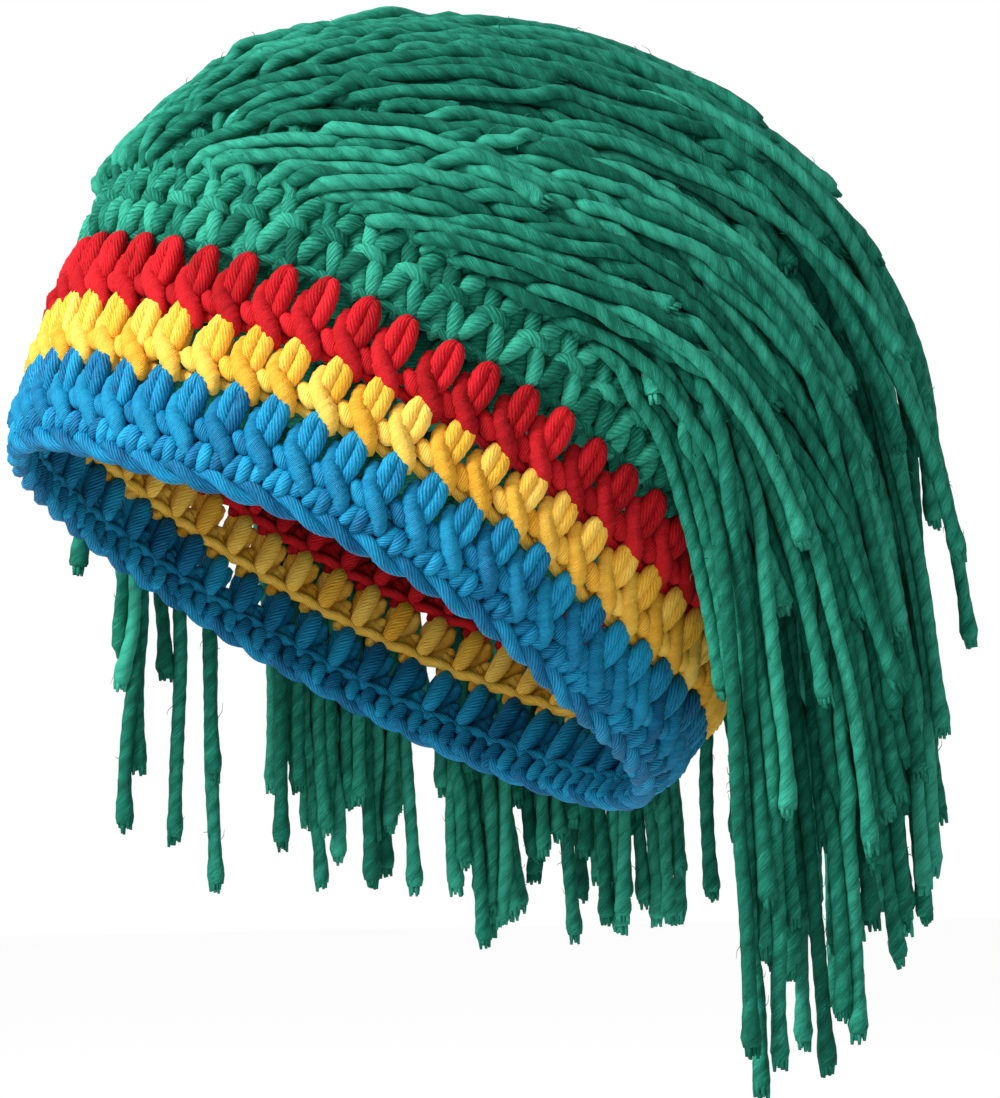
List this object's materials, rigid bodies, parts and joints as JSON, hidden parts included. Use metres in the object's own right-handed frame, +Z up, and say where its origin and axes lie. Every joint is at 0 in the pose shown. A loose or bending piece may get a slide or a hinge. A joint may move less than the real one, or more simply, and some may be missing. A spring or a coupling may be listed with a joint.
{
  "type": "rasta tam",
  "caption": "Crocheted tam with striped open-worked bands, a domed crown and a long hanging mane of yarn strands.",
  "frame": {"origin": "middle of the rim opening, where the hat sits on the head", "axes": "+Z up along gravity, -Y the way the wearer faces, +X to the wearer's left; the hat itself leans back 29.3 degrees about X, brow up and nape down"},
  "size_m": [0.2074, 0.2684, 0.3197],
  "materials": {
    "blue_yarn": "smooth plied crochet yarn with a soft sheen",
    "yellow_yarn": "fuzzy plied crochet yarn",
    "red_yarn": "fuzzy plied crochet yarn",
    "crown_yarn": "thick fuzzy crochet yarn",
    "mane_yarn": "loose thick plied yarn with frayed ends"
  },
  "bodies": {
    "root": {"blue_band": "blue_yarn", "yellow_band": "yellow_yarn", "red_band": "red_yarn", "crown": "crown_yarn", "yarn_mane": "mane_yarn"}
  },
  "joints": []
}
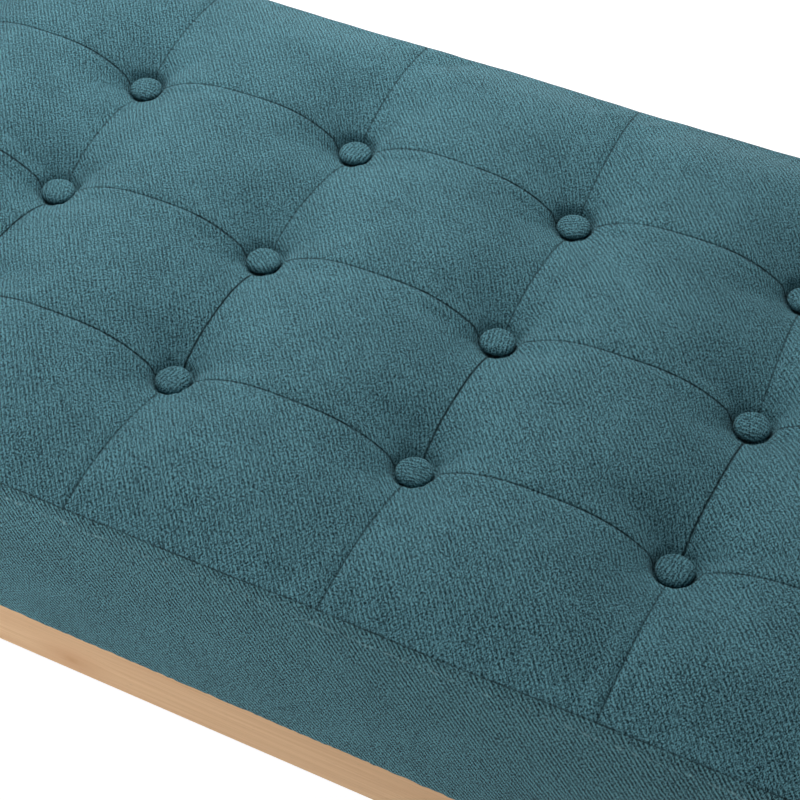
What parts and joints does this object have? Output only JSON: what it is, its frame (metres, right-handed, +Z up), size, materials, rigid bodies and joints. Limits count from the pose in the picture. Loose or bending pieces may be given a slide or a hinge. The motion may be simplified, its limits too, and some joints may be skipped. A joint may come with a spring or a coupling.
{
  "type": "upholstered bench",
  "caption": "Long backless bench with a button-tufted, teal tweed seat on a light wood rail frame with splayed, tapered round legs.",
  "frame": {"origin": "on the floor, under the middle of the seat", "axes": "+Z up, +X along the bench's length, -Y towards its front"},
  "size_m": [1.294, 0.484, 0.4153],
  "materials": {
    "upholstery": "teal heathered tweed with a fine twill rib, matt",
    "foam": "cut polyurethane foam, matt",
    "plywood": "unfinished plywood",
    "dust_cloth": "black non-woven cloth, matt",
    "twine": "waxed polyester twine",
    "light_wood": "pale straight-grained hardwood, clear satin lacquer",
    "zinc_steel": "zinc-plated steel",
    "nylon": "moulded nylon, matt"
  },
  "bodies": {
    "root": {"quilted_top": "upholstery", "side_band": "upholstery", "foam_block": "foam", "seat_deck": "plywood", "dust_cover": "dust_cloth", "tuft_twine_front": "twine", "tuft_twine_middle": "twine", "tuft_twine_back": "twine", "tuft_button_front_1": "upholstery", "tuft_button_front_2": "upholstery", "tuft_button_front_3": "upholstery", "tuft_button_front_4": "upholstery", "tuft_button_front_5": "upholstery", "tuft_button_front_6": "upholstery", "tuft_button_front_7": "upholstery", "tuft_button_middle_1": "upholstery", "tuft_button_middle_2": "upholstery", "tuft_button_middle_3": "upholstery", "tuft_button_middle_4": "upholstery", "tuft_button_middle_5": "upholstery", "tuft_button_middle_6": "upholstery", "tuft_button_middle_7": "upholstery", "tuft_button_back_1": "upholstery", "tuft_button_back_2": "upholstery", "tuft_button_back_3": "upholstery", "tuft_button_back_4": "upholstery", "tuft_button_back_5": "upholstery", "tuft_button_back_6": "upholstery", "tuft_button_back_7": "upholstery", "front_rail": "light_wood", "back_rail": "light_wood", "left_rail": "light_wood", "right_rail": "light_wood", "cross_rail_left": "light_wood", "cross_rail_right": "light_wood", "corner_block_front_left": "light_wood", "corner_block_front_right": "light_wood", "corner_block_back_right": "light_wood", "corner_block_back_left": "light_wood", "deck_screw_front_left": "zinc_steel", "deck_screw_front_right": "zinc_steel", "deck_screw_back_right": "zinc_steel", "deck_screw_back_left": "zinc_steel", "leg_plate_front_left": "zinc_steel", "leg_plate_front_right": "zinc_steel", "leg_plate_back_right": "zinc_steel", "leg_plate_back_left": "zinc_steel", "hanger_bolt_front_left": "zinc_steel", "hanger_bolt_front_right": "zinc_steel", "hanger_bolt_back_right": "zinc_steel", "hanger_bolt_back_left": "zinc_steel", "leg_front_left": "light_wood", "leg_front_right": "light_wood", "leg_back_right": "light_wood", "leg_back_left": "light_wood", "foot_glide_front_left": "nylon", "foot_glide_front_right": "nylon", "foot_glide_back_right": "nylon", "foot_glide_back_left": "nylon"}
  },
  "joints": []
}
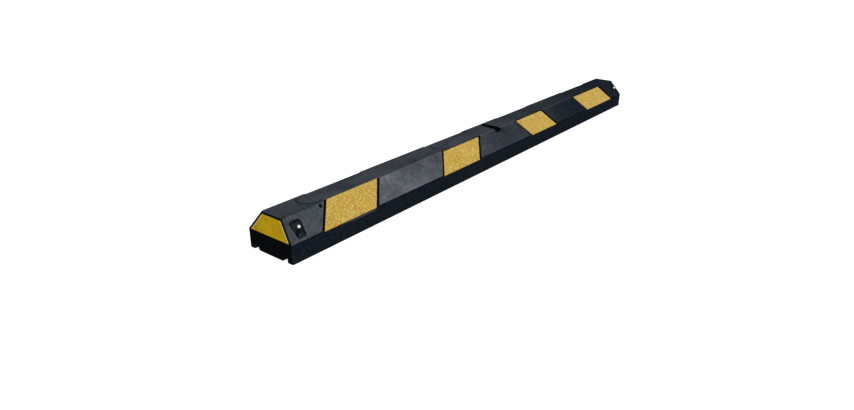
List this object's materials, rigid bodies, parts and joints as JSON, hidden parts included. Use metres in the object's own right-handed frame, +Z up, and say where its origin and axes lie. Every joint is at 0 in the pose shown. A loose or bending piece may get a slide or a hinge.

● ● ●

Aim: Quote the listing in full, please, keeping every line exact.

Written reply:
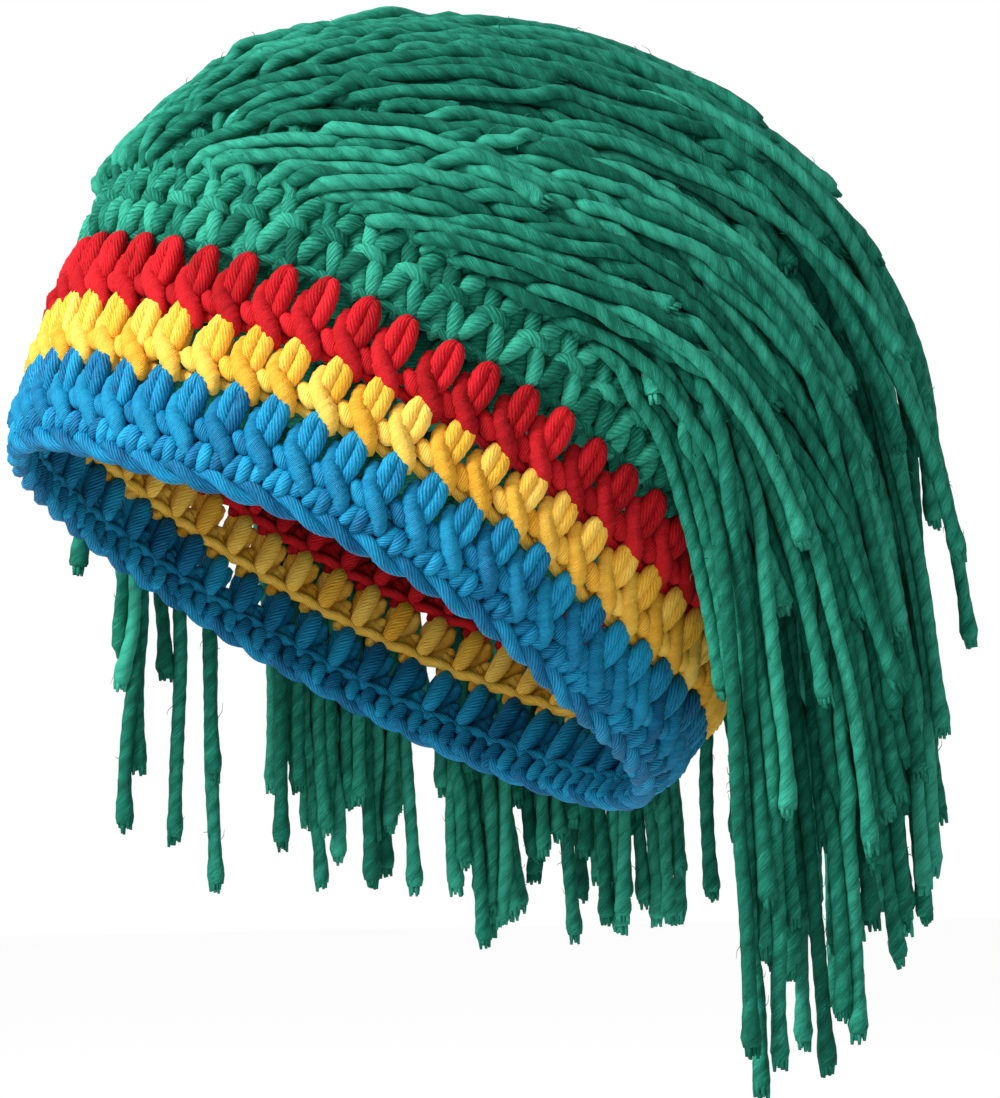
List this object's materials, rigid bodies, parts and joints as JSON, hidden parts included. Use metres in the object's own right-handed frame, +Z up, and say where its origin and axes lie. Every joint is at 0 in the pose shown. A loose or bending piece may get a slide or a hinge. A joint may move less than the real one, or more simply, and some may be missing. A spring or a coupling may be listed with a joint.
{
  "type": "rasta tam",
  "caption": "Crocheted tam with striped open-worked bands, a domed crown and a long hanging mane of yarn strands.",
  "frame": {"origin": "middle of the rim opening, where the hat sits on the head", "axes": "+Z up along gravity, -Y the way the wearer faces, +X to the wearer's left; the hat itself leans back 29.3 degrees about X, brow up and nape down"},
  "size_m": [0.2074, 0.2684, 0.3197],
  "materials": {
    "blue_yarn": "smooth plied crochet yarn with a soft sheen",
    "yellow_yarn": "fuzzy plied crochet yarn",
    "red_yarn": "fuzzy plied crochet yarn",
    "crown_yarn": "thick fuzzy crochet yarn",
    "mane_yarn": "loose thick plied yarn with frayed ends"
  },
  "bodies": {
    "root": {"blue_band": "blue_yarn", "yellow_band": "yellow_yarn", "red_band": "red_yarn", "crown": "crown_yarn", "yarn_mane": "mane_yarn"}
  },
  "joints": []
}
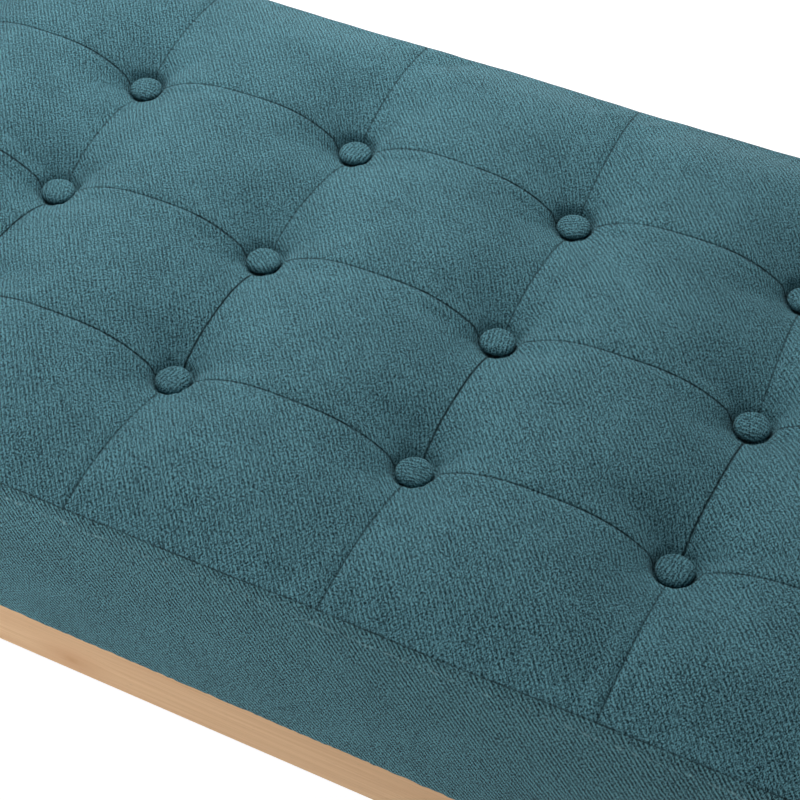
What parts and joints does this object have? Output only JSON: what it is, its frame (metres, right-handed, +Z up), size, materials, rigid bodies and joints. Limits count from the pose in the picture. Loose or bending pieces may be given a slide or a hinge. The motion may be simplified, its limits too, and some joints may be skipped. A joint may come with a spring or a coupling.
{
  "type": "upholstered bench",
  "caption": "Long backless bench with a button-tufted, teal tweed seat on a light wood rail frame with splayed, tapered round legs.",
  "frame": {"origin": "on the floor, under the middle of the seat", "axes": "+Z up, +X along the bench's length, -Y towards its front"},
  "size_m": [1.294, 0.484, 0.4153],
  "materials": {
    "upholstery": "teal heathered tweed with a fine twill rib, matt",
    "foam": "cut polyurethane foam, matt",
    "plywood": "unfinished plywood",
    "dust_cloth": "black non-woven cloth, matt",
    "twine": "waxed polyester twine",
    "light_wood": "pale straight-grained hardwood, clear satin lacquer",
    "zinc_steel": "zinc-plated steel",
    "nylon": "moulded nylon, matt"
  },
  "bodies": {
    "root": {"quilted_top": "upholstery", "side_band": "upholstery", "foam_block": "foam", "seat_deck": "plywood", "dust_cover": "dust_cloth", "tuft_twine_front": "twine", "tuft_twine_middle": "twine", "tuft_twine_back": "twine", "tuft_button_front_1": "upholstery", "tuft_button_front_2": "upholstery", "tuft_button_front_3": "upholstery", "tuft_button_front_4": "upholstery", "tuft_button_front_5": "upholstery", "tuft_button_front_6": "upholstery", "tuft_button_front_7": "upholstery", "tuft_button_middle_1": "upholstery", "tuft_button_middle_2": "upholstery", "tuft_button_middle_3": "upholstery", "tuft_button_middle_4": "upholstery", "tuft_button_middle_5": "upholstery", "tuft_button_middle_6": "upholstery", "tuft_button_middle_7": "upholstery", "tuft_button_back_1": "upholstery", "tuft_button_back_2": "upholstery", "tuft_button_back_3": "upholstery", "tuft_button_back_4": "upholstery", "tuft_button_back_5": "upholstery", "tuft_button_back_6": "upholstery", "tuft_button_back_7": "upholstery", "front_rail": "light_wood", "back_rail": "light_wood", "left_rail": "light_wood", "right_rail": "light_wood", "cross_rail_left": "light_wood", "cross_rail_right": "light_wood", "corner_block_front_left": "light_wood", "corner_block_front_right": "light_wood", "corner_block_back_right": "light_wood", "corner_block_back_left": "light_wood", "deck_screw_front_left": "zinc_steel", "deck_screw_front_right": "zinc_steel", "deck_screw_back_right": "zinc_steel", "deck_screw_back_left": "zinc_steel", "leg_plate_front_left": "zinc_steel", "leg_plate_front_right": "zinc_steel", "leg_plate_back_right": "zinc_steel", "leg_plate_back_left": "zinc_steel", "hanger_bolt_front_left": "zinc_steel", "hanger_bolt_front_right": "zinc_steel", "hanger_bolt_back_right": "zinc_steel", "hanger_bolt_back_left": "zinc_steel", "leg_front_left": "light_wood", "leg_front_right": "light_wood", "leg_back_right": "light_wood", "leg_back_left": "light_wood", "foot_glide_front_left": "nylon", "foot_glide_front_right": "nylon", "foot_glide_back_right": "nylon", "foot_glide_back_left": "nylon"}
  },
  "joints": []
}
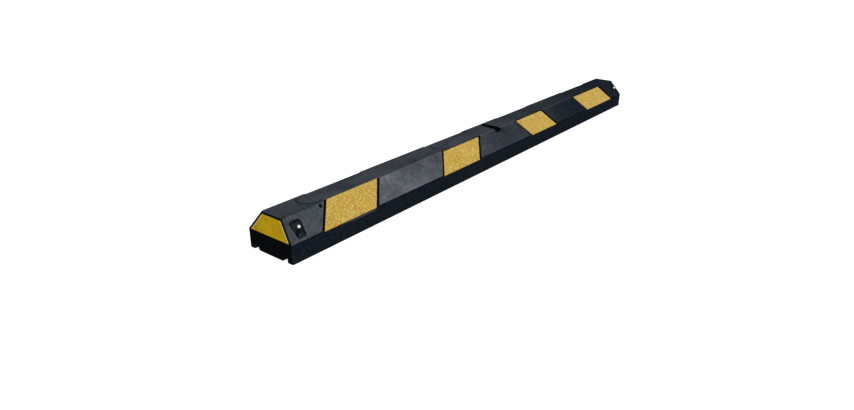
List this object's materials, rigid bodies, parts and joints as JSON, hidden parts included. Use metres in the object's own right-handed frame, +Z up, and say where its origin and axes lie. Every joint is at 0 in the pose shown. A loose or bending piece may get a slide or a hinge.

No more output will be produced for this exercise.